I use a variety of awls but usually prefer my smaller diameter round one...makes smaller holes, so yeah, you need pliers for the second needle...but...makes the stitchline much cleaner. Oh and I always punch all my holes all at once, not in parts...don't see it makes a whole lot of difference...I use a piece of cheap 2x4 to punch holes and slots with...hth.
PMZ

Trekon86
09-03-2011, 08:53 PM
Wait...are you referring to stitching or lacing? There's a big difference...

PMZ

oldolds442
09-03-2011, 10:52 PM
i have use a small drill press and very small number drills, and they have turned out great....

John, the baptist
09-07-2011, 10:17 PM
I used to use a drill press with a small finishing nail that I clipped the head off. But one day it died and I had to pick up the diamond awl (small blade). Well, the drill press is fixed, but I don't use it for leather anymore. The awl is faster and more satisfying. I use pliers as well. It is what it is...

dwolfhunter
09-08-2011, 02:35 PM
Osborne 700 steel punch( 5 to the inch)

Thorbyfour
09-08-2011, 03:04 PM
I like the diamond awl but if there are several layers it can be pretty tough.

Aonarach1
09-08-2011, 03:15 PM
If I'm working with thicker leather, I use a hammer and nail for preparing holes for stitching. If its thinner, more pliable leather I'll just push through with my awl with the waxed string (or whatever your stitching with). For lacing I use a leather punch hand tool.

petrifiedwood
09-08-2011, 03:47 PM
I started using a dremel tool drill press to make stitching holes and since then I've never looked back. The right size drill bit makes holes big enough to pull the needle through by hand on the first pass, but still smaller and neater looking than even the smallest punch. The problem with punches is they are tapered.

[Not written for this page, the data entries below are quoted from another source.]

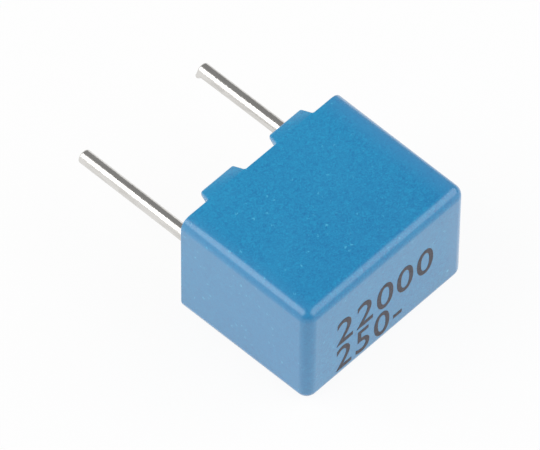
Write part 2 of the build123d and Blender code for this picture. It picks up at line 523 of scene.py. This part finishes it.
def case_finish(settings):
    """Blue moulded plastic under a glossy skin: fine grain, faint clouds, sparse pale specks, with
    painted light and a painted reflection in its colour.
    """
    finish = Finish(bpy.data.materials.new("moulded_blue_plastic"))
    where = finish.place()
    clouds = finish.noise(where, per_mm=0.45, detail=4.0, roughness=0.7)
    patches = finish.noise(where, per_mm=1.3, detail=3.0, roughness=0.65, distortion=0.8)
    swirls = finish.noise(where, per_mm=8.0, roughness=0.55, distortion=1.6)
    grain = finish.noise(where, per_mm=16.0, roughness=0.6)
    shade = mottled_plastic_with_painted_light(finish, where, settings, clouds, patches, swirls, grain)
    shade = finish.blend(pale_specks(finish, where, patches, swirls), shade,
                         tuple(settings.speck))
    fine = finish.relief(grain, depth=0.0010 * MM)
    uneven = finish.relief(finish.noise(where, per_mm=3.5), depth=0.002 * MM, under=fine)
    return finish.surface(Base_Color=shade, Roughness=0.36 + (grain - 0.5) * 0.12, IOR=1.45,
                          Coat_Weight=settings.skin, Coat_Roughness=0.21, Coat_IOR=1.5,
                          Normal=uneven)


class CAPACITOR_OT_mould_case(bpy.types.Operator):
    """Model the drafted case with its cavity, rim and four feet"""
    bl_idname = "capacitor.mould_case"
    bl_label = "Mould the case"

    def execute(self, context):
        settings = context.scene.capacitor_case
        sizes = {name: getattr(settings, name) / MM for name in (
            "case_length", "thickness", "standoff", "wall", "closed_end", "edge_radius",
            "inner_radius", "rim_rounding", "foot_spacing", "foot_base", "foot_tip_radius",
            "foot_root_radius")}
        sizes.update(foot_side=settings.foot_side, foot_lean=settings.foot_lean,
                     foot_inner_lean=settings.foot_inner_lean)
        rim_y = CASE_HIGH.y / MM - sizes["standoff"]
        end_y = CASE_LOW.y / MM + context.scene.capacitor_mark.depth / MM
        middle_z = (CASE_LOW.z + CASE_HIGH.z) / 2 / MM
        half = sizes["foot_base"] / 2
        cuts = [side * (sizes["foot_spacing"] / 2 + edge)
                for side in (1, -1) for edge in (-half, half)]
        depth = rim_y - end_y
        case = drafted_box("case_moulded", (sizes["case_length"], depth, sizes["thickness"]),
                           rim_y, middle_z, settings.outer_draft, sizes["edge_radius"],
                           settings.corner_steps, cuts)
        cavity = drafted_box("cavity", (sizes["case_length"] - 2 * sizes["wall"],
                                        depth - sizes["closed_end"],
                                        sizes["thickness"] - 2 * sizes["wall"]),
                             rim_y, middle_z, settings.inner_draft, sizes["inner_radius"],
                             settings.corner_steps, cuts)
        join_at_rim(case, cavity)
        raise_feet(case, sizes, rim_y, middle_z)
        pick(case, "edges", lambda e: is_sharp(e, RIM_EDGE)
             and all(v.co.y > rim_y - TOUCHING for v in e.verts))
        round_edges(sizes["rim_rounding"], RIM_STEPS)
        press_flush(case, CASE_LOW.z / MM, -1)
        press_flush(case, CASE_HIGH.z / MM, 1)
        bpy.ops.object.mode_set(mode="OBJECT")
        to_metres(case)
        smooth(case)
        dress(case, case_finish(settings))
        ride_along(case, ["case"])
        return {"FINISHED"}


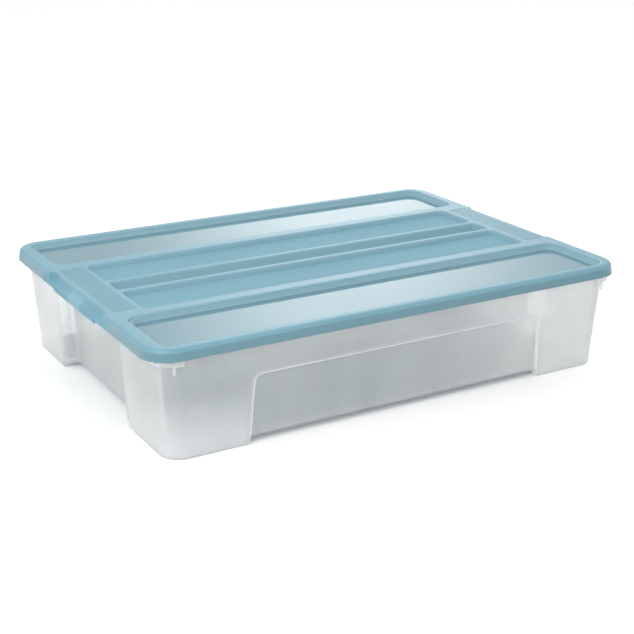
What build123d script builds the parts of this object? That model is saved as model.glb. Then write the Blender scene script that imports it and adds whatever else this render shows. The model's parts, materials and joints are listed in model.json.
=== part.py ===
"""Low storage box that slides under a bed: a clear tub on four corner feet, and a lift-off lid.

Millimetres, +Z up.  The origin is on the floor, at the middle of the box.  X runs along the box and
Y across it.  Both pieces are mirror images about the XZ and YZ planes.
"""
from build123d import *

import os

# ---- overall -------------------------------------------------------------------------------
LENGTH = 800.0              # over the lid's skirt, along X
WIDTH = 568.0               # over the lid's skirt, along Y
HEIGHT = 167.0              # from the floor to the lid's top
SHELL = 2.0                 # moulded wall thickness of both pieces
FAR = 500.0                 # half size of a cutter that has to run past the box
LOOSE = 0.001               # edges this close to a height count as lying at it

# ---- tub -----------------------------------------------------------------------------------
LID_GAP = 0.3               # between the rim's top and the lid
RIM_TOP = HEIGHT - SHELL - LID_GAP
FOOT_HALF_X = 373.7         # half size of the tub at the floor
FOOT_HALF_Y = 266.4
FOOT_CORNER = 32.0
WALL_TOP_HALF_X = 384.3     # half size of the tub's wall at the rim
WALL_TOP_HALF_Y = 275.6
WALL_TOP_CORNER = 34.0
FLOOR_UNDERSIDE = 10.6      # the floor hangs between the feet at this height
FOOT_INNER_X = 251.0        # inner sides of the feet
FOOT_INNER_Y = 132.0
FOOT_EDGE = 12.0            # rounding of the feet's inner corners
BAY_SET_BACK = 20.0         # hand bay in the middle of each end, from the floor to the rim
BAY_HALF_Y = 117.0
BAY_FLARE = 14.0            # rounding where the bay meets the end of the tub
BAY_CORNER = 7.0
PANEL_SET_BACK = 3.0        # step of the sunk panels in the long walls
PANEL_TOP = 104.0
PANEL_HALF_TOP = 243.5
PANEL_HALF_BOTTOM = 250.5
PANEL_CORNER = 12.0
FOOT_BOTTOM_ROUND = 1.6

# ---- rim around the tub's mouth --------------------------------------------------------------
RIM_HALF_X = 390.0          # half size of the rim at its top
RIM_HALF_Y = 277.6
RIM_CORNER = 37.0
RIM_FLARE_X = 1.5           # how far the turned-down edge leans out over RIM_LIP_TALL
RIM_FLARE_Y = 2.8
RIM_THICKNESS = 1.8
RIM_LIP_SIDE_BOTTOM = 147.5
RIM_LIP_END_BOTTOM = 140.5
RIM_ROUND = 2.0
CORNER_LIP_START_X = 352.0  # the lip is deeper round each corner, from here
CORNER_LIP_START_Y = 150.0
RIM_GAP_X = 386.0           # the rim steps in to here at the lid's finger holds
GUSSET_X = 364.0            # small ribs that brace the rim beside each corner
GUSSET_BOTTOM = 127.0
GUSSET_THICKNESS = 2.4
GUSSET_ROOT = 5.0           # how far out from the foot's face the ribs begin

# ---- lid -------------------------------------------------------------------------------------
SKIRT_BOTTOM = 149.4
SKIRT_LEAN = 3.3            # the skirt stands this much further out at its bottom
SKIRT_CORNER = 41.0
LID_CORNER = 38.0
LID_EDGE_ROUND = 6.0

# Sunk panels of the lid's top, given by their edges at the top surface.
WIDE_HALF_X = 377.0
WIDE_INNER_Y = 137.0
WIDE_OUTER_Y = 267.0
WIDE_CORNER = 20.0
WIDE_STEP_DROP = 3.5
WIDE_LEDGE = 5.5
WIDE_DROP = 9.2
NARROW_HALF_X = 337.0
MIDDLE_INNER_Y = 28.5
MIDDLE_OUTER_Y = 115.0
MIDDLE_CORNER = 11.0
MIDDLE_DROP = 7.5
CHANNEL_HALF_Y = 20.0
CHANNEL_CORNER = 7.0
CHANNEL_DROP = 12.0
WALL_LEAN = 0.18            # draft of the sunk panels' walls, as a slope
PANEL_FOOT_ROUND = 1.6      # rounding along the foot of each sunk wall
MOUTH_ROUND = 2.6           # rounding of the sunk panels' top edges
STEP_FOOT_ROUND = 0.6       # rounding where the wide panels' upper wall meets its step
LEDGE_ROUND = 1.1           # rounding of the step inside the wide panels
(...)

So by the time you go through 3 layers of 9oz. leather the hole at the top layer is a lot bigger than the hole at the bottom.

I've tried thonging chisels and lacing nippers but those only pierce the leather, they do not remove any for clearance so it's still very tough to stitch.

I might be tempted to try a stitching awl (after drilling the holes first) again, but I never liked how you have to be so careful about thread tension to keep the knot inside the seam. It's so easy to accidentally pull the knot to one side or the other and have it set on the surface of the leather with a stitching awl.

Hiwa
09-08-2011, 05:00 PM
I mark the leather with a 4 prong, then drill with a 1/32" drill bit. The 3 layers of leather are too thick at the welt for the punch. If I try to use the punch only , it deforms the leather too much. I use thick thread also.
This was my first sheath I made , last winter.
http://i657.photobucket.com/albums/uu297/ketodad/Copy2ofoutdoors011-1.jpg

ElectricHellfire
09-08-2011, 07:18 PM
I've used differing methods. I started out using an awl but that took too long and the holes never seemed uniform enough. I then started using an awl in the drill press. Works very well except on thicker pieces in layers, the awl tended to deviate. Now days I use a punch after marking the holes with an over-stitch wheel.

mongo1958
09-08-2011, 09:05 PM
I use a blade type awl. I get my leather real wet also, makes it much easier. I kind of wet fit the sheath as I am sewing. Wrap the knife in plastic if it is carbon.

mongo1958
09-08-2011, 09:06 PM
I mark the leather with a 4 prong, then drill with a 1/32" drill bit. The 3 layers of leather are too thick at the welt for the punch. If I try to use the punch only , it deforms the leather too much. I use thick thread also.
This was my first sheath I made , last winter.
http://i657.photobucket.com/albums/uu297/ketodad/Copy2ofoutdoors011-1.jpg

Your first sheath looks better than my 90th. Good work.

Hiwa
09-08-2011, 11:14 PM
Thanks for the compliment . Luckily , I haven't fudged one up yet !

caleath
09-09-2011, 04:14 PM
I use a diamond awl...the trick for me was using a spacing wheel. It lays out the spacing for the spots you need to punch through. Best results, in my opinion, are achieved if a shallow groove is cut in the leather where the stitching will be. It protects the thread too. I think the biggest help when hand sewing leather is to use a stitching pony. I have one that I bought on ebay a few years ago. Its very handy. I will try and get some pictures up this weekend so you can get an idea of what I am talking about.

I have made holsters,belts,knife sheaths, roping cuffs and lots of other stuff. I used to participate in Cowboy Action Shooting and I made all of my gear.

Use good waxed thread too...and blunt leather sewing needles, the wax ring for a toilet bowl, new of course, makes very good needle lube.